# Exercise details
For every line in the data below that contains "manifold", copy the line.

# Material for the task
========================================================================
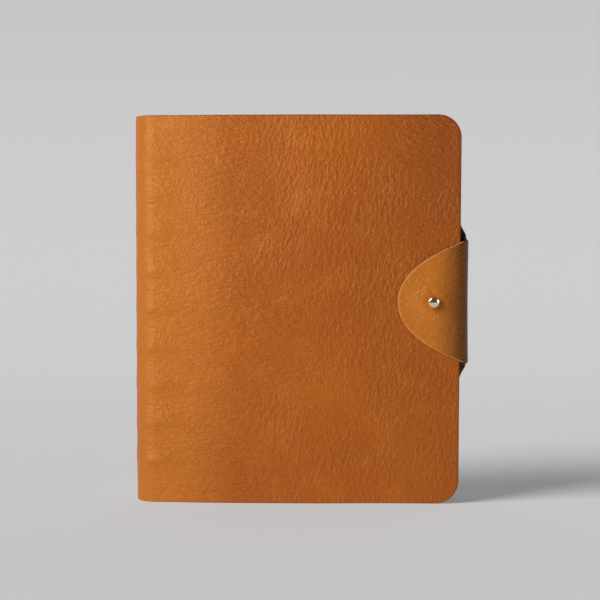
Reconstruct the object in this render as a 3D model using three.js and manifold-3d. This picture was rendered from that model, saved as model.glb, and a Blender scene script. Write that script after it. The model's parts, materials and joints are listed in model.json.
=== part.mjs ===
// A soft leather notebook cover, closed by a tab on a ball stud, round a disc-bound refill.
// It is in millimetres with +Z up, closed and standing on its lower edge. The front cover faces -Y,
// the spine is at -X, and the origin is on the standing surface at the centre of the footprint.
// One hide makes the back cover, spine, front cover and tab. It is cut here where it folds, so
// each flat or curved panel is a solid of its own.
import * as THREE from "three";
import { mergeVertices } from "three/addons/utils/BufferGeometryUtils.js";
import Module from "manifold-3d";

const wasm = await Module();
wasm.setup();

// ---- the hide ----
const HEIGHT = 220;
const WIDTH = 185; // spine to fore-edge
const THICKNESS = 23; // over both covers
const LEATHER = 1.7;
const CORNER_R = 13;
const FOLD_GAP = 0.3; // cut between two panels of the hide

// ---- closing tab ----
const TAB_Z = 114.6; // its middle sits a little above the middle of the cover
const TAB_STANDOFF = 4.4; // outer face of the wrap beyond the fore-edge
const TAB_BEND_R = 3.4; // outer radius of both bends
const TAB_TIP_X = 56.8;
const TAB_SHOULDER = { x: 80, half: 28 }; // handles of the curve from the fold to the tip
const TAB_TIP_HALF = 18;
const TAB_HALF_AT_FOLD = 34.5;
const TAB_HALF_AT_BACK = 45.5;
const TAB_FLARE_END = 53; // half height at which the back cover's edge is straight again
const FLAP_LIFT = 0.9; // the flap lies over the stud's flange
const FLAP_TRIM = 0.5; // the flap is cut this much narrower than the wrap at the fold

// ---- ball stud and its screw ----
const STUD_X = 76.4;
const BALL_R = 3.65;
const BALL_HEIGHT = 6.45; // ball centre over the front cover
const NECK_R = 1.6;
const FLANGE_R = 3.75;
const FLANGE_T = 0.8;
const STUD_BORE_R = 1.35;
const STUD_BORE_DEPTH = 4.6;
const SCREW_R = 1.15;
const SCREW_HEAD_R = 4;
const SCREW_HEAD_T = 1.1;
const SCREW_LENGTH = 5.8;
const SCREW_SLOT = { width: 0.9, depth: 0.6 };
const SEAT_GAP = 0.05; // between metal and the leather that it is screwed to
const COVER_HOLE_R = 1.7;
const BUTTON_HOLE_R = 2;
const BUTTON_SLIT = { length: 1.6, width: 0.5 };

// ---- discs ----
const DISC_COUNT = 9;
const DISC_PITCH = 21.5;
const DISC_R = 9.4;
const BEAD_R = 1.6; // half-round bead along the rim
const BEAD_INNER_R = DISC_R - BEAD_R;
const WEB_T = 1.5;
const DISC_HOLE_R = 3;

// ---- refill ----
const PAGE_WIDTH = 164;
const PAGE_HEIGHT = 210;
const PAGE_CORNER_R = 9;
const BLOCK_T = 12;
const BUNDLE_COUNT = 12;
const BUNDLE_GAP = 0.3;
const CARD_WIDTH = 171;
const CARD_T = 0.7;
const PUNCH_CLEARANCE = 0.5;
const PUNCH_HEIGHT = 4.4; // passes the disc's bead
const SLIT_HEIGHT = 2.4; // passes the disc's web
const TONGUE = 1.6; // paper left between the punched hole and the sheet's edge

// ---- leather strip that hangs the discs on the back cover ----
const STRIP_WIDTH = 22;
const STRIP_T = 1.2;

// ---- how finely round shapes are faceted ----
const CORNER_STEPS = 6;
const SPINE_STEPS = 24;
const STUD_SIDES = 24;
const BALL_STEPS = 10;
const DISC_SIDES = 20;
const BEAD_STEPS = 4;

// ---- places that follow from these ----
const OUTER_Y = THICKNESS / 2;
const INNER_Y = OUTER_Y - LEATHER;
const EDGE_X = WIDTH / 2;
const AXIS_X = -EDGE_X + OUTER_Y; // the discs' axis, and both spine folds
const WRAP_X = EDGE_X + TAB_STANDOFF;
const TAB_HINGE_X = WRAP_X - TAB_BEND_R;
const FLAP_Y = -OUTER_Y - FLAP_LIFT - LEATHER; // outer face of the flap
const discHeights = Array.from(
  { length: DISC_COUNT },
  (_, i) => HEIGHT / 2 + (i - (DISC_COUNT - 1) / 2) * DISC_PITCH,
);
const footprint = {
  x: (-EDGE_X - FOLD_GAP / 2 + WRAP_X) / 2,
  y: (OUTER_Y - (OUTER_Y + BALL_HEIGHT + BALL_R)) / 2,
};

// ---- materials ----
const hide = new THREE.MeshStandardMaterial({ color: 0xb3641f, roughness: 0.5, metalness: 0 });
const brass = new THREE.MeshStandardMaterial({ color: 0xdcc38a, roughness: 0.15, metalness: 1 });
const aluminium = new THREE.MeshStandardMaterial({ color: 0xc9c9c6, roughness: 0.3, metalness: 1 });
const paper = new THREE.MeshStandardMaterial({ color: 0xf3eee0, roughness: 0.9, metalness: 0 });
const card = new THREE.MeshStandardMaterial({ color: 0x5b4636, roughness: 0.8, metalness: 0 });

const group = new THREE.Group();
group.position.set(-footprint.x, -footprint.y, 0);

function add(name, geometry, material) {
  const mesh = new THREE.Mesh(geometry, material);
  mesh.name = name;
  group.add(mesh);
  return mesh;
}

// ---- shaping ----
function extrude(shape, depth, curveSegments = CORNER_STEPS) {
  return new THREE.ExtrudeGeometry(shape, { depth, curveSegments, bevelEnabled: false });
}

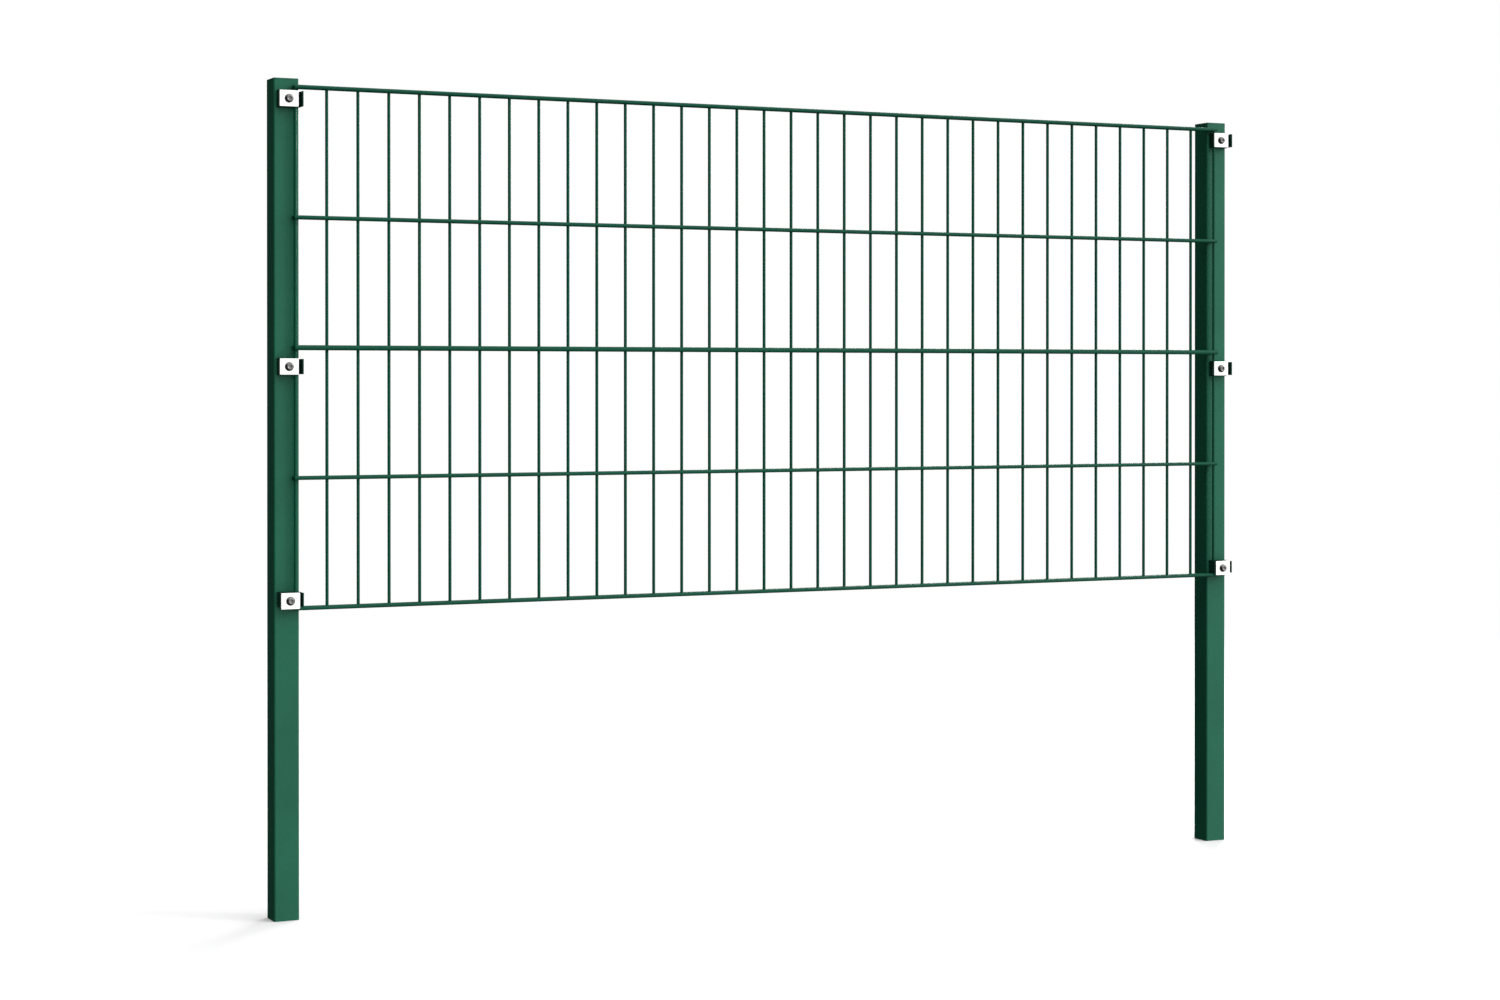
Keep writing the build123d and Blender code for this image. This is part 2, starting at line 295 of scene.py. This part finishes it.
========================================================================
# Full answer
Reconstruct the object in this render as a 3D model using three.js and manifold-3d. This picture was rendered from that model, saved as model.glb, and a Blender scene script. Write that script after it. The model's parts, materials and joints are listed in model.json.
import Module from "manifold-3d";